### [REQUIRED TASK]
Quote, please, the line with "handle_shell()", the line with "bpy.context.scene.collection.objects.link(empty)", and every line between them, exactly and with nothing else.

### [INFORMATION GIVEN]
════════════════

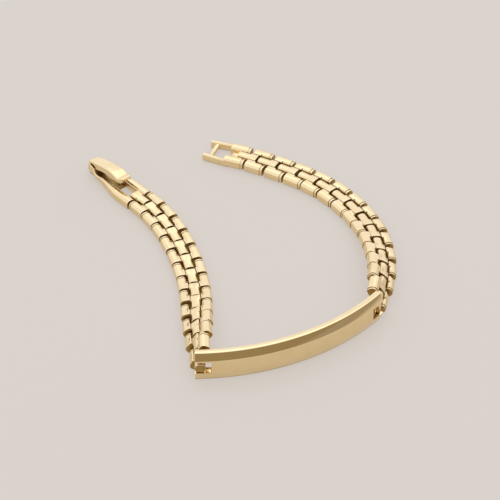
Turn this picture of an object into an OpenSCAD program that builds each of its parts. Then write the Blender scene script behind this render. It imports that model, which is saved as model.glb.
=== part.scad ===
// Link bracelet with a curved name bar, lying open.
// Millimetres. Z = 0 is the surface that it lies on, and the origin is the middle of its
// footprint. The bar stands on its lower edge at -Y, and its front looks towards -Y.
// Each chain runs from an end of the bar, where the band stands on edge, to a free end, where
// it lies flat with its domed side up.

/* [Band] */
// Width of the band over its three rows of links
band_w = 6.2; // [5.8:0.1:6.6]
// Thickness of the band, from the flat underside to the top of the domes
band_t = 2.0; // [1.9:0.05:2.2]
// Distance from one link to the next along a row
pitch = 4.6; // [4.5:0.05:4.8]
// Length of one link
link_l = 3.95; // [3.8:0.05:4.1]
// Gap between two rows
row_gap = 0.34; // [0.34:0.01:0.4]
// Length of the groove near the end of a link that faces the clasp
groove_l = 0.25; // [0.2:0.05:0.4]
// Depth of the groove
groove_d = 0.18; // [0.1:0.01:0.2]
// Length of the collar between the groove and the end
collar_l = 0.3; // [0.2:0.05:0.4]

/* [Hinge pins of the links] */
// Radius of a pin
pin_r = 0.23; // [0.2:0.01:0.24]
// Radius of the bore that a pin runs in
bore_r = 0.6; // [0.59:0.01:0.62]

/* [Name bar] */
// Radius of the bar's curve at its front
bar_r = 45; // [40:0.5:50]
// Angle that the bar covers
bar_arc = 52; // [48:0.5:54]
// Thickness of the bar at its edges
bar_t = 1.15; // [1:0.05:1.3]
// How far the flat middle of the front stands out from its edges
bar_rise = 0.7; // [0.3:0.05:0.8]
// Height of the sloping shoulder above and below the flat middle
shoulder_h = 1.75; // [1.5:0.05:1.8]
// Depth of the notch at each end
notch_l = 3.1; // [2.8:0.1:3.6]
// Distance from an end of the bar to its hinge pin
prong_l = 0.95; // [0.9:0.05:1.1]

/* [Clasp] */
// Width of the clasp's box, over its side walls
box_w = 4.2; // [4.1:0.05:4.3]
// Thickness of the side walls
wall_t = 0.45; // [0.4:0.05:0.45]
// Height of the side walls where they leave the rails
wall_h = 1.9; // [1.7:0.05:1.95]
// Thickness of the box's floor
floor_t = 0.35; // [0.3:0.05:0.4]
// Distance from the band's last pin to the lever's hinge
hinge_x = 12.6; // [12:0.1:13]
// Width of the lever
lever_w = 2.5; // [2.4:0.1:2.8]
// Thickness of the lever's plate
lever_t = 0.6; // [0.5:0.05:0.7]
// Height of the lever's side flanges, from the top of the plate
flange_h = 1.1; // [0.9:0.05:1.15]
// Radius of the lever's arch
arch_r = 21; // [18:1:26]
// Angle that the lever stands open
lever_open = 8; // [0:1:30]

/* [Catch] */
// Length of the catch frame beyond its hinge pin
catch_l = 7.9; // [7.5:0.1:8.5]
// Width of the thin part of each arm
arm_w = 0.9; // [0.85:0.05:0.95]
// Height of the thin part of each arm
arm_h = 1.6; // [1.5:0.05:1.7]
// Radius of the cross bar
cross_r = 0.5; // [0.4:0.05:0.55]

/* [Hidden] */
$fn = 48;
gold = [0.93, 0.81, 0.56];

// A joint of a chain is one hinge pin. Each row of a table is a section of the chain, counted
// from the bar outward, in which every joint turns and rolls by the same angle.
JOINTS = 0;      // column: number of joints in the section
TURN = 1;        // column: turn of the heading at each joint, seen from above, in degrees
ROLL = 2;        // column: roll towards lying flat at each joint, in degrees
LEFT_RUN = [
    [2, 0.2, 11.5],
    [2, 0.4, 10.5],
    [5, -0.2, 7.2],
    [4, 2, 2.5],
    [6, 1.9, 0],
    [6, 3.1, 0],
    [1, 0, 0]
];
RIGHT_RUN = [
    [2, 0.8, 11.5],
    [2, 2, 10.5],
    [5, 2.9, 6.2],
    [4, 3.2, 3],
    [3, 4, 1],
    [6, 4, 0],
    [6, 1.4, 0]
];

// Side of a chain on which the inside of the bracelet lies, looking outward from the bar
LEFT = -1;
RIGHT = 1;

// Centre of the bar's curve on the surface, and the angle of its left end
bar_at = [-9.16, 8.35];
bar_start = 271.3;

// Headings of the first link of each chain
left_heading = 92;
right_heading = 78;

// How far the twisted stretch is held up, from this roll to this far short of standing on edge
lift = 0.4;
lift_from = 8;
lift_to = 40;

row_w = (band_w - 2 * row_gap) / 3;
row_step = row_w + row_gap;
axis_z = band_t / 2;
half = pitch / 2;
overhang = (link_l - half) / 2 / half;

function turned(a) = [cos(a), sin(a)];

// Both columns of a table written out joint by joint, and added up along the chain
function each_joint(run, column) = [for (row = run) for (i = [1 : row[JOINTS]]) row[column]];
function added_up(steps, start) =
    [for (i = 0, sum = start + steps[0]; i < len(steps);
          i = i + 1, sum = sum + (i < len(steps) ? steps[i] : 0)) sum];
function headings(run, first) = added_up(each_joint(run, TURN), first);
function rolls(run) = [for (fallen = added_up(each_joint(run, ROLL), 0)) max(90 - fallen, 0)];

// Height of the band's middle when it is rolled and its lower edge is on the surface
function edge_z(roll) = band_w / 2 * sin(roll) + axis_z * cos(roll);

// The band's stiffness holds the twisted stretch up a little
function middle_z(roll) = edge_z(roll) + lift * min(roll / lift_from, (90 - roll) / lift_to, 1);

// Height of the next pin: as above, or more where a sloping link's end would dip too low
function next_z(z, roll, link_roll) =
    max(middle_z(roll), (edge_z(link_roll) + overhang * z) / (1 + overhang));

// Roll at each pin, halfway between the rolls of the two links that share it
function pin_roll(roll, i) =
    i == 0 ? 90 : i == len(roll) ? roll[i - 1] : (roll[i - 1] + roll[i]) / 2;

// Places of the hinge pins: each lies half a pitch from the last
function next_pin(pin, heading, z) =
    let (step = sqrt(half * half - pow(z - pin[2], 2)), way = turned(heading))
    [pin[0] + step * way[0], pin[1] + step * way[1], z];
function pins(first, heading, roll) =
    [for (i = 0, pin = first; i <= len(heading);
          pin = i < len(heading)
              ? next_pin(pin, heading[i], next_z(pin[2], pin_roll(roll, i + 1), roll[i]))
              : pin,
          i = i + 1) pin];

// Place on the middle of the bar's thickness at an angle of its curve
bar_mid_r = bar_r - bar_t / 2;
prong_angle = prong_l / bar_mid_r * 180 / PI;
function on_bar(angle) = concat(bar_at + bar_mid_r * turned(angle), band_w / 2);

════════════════

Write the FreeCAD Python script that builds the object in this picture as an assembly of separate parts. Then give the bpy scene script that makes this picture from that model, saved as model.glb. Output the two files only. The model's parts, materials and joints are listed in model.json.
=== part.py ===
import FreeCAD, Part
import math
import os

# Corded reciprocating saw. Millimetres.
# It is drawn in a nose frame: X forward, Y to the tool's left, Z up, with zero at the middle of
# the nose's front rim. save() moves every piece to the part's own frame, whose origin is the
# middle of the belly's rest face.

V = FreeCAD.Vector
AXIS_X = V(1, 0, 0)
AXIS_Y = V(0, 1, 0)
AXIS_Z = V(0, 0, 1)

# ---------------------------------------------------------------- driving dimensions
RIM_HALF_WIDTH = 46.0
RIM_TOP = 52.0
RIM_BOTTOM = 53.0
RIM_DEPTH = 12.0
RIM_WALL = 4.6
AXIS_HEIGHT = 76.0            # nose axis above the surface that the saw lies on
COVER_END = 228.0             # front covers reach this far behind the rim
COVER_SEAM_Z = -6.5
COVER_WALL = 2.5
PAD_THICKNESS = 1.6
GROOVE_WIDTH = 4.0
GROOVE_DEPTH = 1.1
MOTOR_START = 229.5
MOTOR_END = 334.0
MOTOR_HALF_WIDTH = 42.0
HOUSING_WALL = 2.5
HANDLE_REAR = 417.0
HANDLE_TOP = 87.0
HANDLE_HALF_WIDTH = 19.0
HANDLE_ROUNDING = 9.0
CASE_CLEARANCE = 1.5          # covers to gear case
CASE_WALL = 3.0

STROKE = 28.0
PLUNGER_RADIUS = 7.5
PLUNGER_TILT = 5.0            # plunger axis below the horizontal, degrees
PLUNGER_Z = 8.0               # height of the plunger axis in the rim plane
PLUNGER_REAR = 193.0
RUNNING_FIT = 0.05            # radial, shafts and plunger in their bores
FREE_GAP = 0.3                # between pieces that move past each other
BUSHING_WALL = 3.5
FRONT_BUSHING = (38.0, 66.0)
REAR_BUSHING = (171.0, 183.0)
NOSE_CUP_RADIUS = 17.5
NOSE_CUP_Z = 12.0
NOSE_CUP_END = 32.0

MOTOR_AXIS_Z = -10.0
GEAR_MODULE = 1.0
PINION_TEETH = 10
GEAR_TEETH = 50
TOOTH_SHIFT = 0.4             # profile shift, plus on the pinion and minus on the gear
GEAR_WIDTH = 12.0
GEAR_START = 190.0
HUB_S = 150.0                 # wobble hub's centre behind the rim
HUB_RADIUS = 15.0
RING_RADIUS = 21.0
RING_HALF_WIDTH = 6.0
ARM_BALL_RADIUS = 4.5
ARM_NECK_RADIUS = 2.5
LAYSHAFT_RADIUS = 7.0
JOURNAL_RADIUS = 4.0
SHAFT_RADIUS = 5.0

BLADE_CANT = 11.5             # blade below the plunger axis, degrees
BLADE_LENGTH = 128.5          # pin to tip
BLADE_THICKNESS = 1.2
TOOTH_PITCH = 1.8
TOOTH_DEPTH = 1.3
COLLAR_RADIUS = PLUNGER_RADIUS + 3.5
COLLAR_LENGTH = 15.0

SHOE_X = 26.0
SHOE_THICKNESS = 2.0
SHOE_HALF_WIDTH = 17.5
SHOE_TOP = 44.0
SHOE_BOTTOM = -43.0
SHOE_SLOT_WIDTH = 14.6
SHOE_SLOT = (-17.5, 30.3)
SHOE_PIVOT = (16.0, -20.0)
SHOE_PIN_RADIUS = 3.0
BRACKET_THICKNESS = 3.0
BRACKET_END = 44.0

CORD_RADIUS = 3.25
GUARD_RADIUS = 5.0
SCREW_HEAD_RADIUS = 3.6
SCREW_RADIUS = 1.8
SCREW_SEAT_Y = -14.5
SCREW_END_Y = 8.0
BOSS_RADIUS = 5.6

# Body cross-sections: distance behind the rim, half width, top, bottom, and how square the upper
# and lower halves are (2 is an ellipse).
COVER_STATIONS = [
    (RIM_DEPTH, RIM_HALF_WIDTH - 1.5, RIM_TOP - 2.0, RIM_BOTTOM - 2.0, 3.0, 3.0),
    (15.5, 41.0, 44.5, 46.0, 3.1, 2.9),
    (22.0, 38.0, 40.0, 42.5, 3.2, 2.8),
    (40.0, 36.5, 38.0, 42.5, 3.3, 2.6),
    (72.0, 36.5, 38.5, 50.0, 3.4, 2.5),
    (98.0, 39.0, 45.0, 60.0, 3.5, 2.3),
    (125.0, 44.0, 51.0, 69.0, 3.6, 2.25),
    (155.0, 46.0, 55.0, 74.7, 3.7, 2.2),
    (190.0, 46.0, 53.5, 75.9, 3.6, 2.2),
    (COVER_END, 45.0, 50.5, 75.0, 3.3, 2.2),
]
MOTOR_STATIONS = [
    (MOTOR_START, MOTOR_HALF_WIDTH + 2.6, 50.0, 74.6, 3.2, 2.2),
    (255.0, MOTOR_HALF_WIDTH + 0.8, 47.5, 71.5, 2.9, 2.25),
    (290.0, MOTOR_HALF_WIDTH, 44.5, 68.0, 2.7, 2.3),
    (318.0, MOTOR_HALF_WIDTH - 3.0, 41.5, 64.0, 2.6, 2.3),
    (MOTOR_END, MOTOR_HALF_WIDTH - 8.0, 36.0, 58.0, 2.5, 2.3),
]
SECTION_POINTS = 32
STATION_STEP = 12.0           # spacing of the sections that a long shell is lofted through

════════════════

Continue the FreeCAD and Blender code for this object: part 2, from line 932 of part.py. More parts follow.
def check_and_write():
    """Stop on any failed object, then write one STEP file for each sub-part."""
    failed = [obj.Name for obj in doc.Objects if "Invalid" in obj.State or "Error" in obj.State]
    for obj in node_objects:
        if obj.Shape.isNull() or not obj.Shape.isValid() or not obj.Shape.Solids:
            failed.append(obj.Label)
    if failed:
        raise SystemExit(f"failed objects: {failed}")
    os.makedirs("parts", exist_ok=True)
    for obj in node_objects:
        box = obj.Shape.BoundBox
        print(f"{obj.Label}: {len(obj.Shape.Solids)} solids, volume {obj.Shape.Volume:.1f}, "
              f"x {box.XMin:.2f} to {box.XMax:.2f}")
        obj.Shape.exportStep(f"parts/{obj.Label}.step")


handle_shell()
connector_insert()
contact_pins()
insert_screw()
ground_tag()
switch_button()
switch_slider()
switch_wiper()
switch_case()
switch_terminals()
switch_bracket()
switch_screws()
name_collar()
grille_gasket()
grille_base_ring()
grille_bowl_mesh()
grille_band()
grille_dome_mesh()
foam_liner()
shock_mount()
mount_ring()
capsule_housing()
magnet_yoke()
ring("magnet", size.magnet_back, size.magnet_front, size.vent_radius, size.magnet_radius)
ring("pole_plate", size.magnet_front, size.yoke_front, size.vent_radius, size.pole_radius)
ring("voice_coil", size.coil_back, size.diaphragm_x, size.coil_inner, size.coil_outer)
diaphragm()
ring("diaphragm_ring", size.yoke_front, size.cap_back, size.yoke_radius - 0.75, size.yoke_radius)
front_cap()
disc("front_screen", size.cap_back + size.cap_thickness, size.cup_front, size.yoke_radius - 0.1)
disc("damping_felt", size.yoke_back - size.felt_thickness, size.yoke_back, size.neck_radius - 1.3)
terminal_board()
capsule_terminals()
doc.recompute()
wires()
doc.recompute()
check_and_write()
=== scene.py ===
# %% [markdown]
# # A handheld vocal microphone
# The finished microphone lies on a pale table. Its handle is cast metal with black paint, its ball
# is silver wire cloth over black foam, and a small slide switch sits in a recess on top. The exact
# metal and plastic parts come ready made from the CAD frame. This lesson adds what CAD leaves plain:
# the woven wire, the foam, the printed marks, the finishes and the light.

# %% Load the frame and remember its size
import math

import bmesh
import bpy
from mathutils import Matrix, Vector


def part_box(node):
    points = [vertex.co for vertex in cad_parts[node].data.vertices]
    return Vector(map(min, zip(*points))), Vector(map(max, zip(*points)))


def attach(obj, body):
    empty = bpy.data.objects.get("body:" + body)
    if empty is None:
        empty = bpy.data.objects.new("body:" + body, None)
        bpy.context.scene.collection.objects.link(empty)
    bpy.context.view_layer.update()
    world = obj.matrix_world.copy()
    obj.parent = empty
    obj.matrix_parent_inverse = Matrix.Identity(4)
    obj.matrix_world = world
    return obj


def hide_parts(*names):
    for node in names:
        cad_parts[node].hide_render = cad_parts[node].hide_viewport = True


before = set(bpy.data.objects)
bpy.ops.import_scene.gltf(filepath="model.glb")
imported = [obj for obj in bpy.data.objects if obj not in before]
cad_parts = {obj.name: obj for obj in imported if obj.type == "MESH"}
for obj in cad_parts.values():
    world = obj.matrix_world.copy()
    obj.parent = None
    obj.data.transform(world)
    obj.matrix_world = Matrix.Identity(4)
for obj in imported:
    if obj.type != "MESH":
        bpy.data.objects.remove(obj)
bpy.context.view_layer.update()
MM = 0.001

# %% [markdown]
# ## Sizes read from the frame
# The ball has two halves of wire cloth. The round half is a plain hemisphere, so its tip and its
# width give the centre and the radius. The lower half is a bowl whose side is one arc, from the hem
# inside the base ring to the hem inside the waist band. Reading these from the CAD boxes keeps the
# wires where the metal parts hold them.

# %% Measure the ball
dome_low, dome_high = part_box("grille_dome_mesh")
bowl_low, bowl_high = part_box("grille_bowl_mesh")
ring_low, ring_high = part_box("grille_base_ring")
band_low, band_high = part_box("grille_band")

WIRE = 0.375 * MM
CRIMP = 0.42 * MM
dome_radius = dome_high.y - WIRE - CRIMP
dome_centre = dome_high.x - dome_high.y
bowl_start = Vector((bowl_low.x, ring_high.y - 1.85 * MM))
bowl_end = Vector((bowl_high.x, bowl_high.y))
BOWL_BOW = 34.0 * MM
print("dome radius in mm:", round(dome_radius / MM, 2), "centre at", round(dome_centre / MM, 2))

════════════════

### [TASK SOLUTION]
handle_shell()
connector_insert()
contact_pins()
insert_screw()
ground_tag()
switch_button()
switch_slider()
switch_wiper()
switch_case()
switch_terminals()
switch_bracket()
switch_screws()
name_collar()
grille_gasket()
grille_base_ring()
grille_bowl_mesh()
grille_band()
grille_dome_mesh()
foam_liner()
shock_mount()
mount_ring()
capsule_housing()
magnet_yoke()
ring("magnet", size.magnet_back, size.magnet_front, size.vent_radius, size.magnet_radius)
ring("pole_plate", size.magnet_front, size.yoke_front, size.vent_radius, size.pole_radius)
ring("voice_coil", size.coil_back, size.diaphragm_x, size.coil_inner, size.coil_outer)
diaphragm()
ring("diaphragm_ring", size.yoke_front, size.cap_back, size.yoke_radius - 0.75, size.yoke_radius)
front_cap()
disc("front_screen", size.cap_back + size.cap_thickness, size.cup_front, size.yoke_radius - 0.1)
disc("damping_felt", size.yoke_back - size.felt_thickness, size.yoke_back, size.neck_radius - 1.3)
terminal_board()
capsule_terminals()
doc.recompute()
wires()
doc.recompute()
check_and_write()
=== scene.py ===
# %% [markdown]
# # A handheld vocal microphone
# The finished microphone lies on a pale table. Its handle is cast metal with black paint, its ball
# is silver wire cloth over black foam, and a small slide switch sits in a recess on top. The exact
# metal and plastic parts come ready made from the CAD frame. This lesson adds what CAD leaves plain:
# the woven wire, the foam, the printed marks, the finishes and the light.

# %% Load the frame and remember its size
import math

import bmesh
import bpy
from mathutils import Matrix, Vector


def part_box(node):
    points = [vertex.co for vertex in cad_parts[node].data.vertices]
    return Vector(map(min, zip(*points))), Vector(map(max, zip(*points)))


def attach(obj, body):
    empty = bpy.data.objects.get("body:" + body)
    if empty is None:
        empty = bpy.data.objects.new("body:" + body, None)
        bpy.context.scene.collection.objects.link(empty)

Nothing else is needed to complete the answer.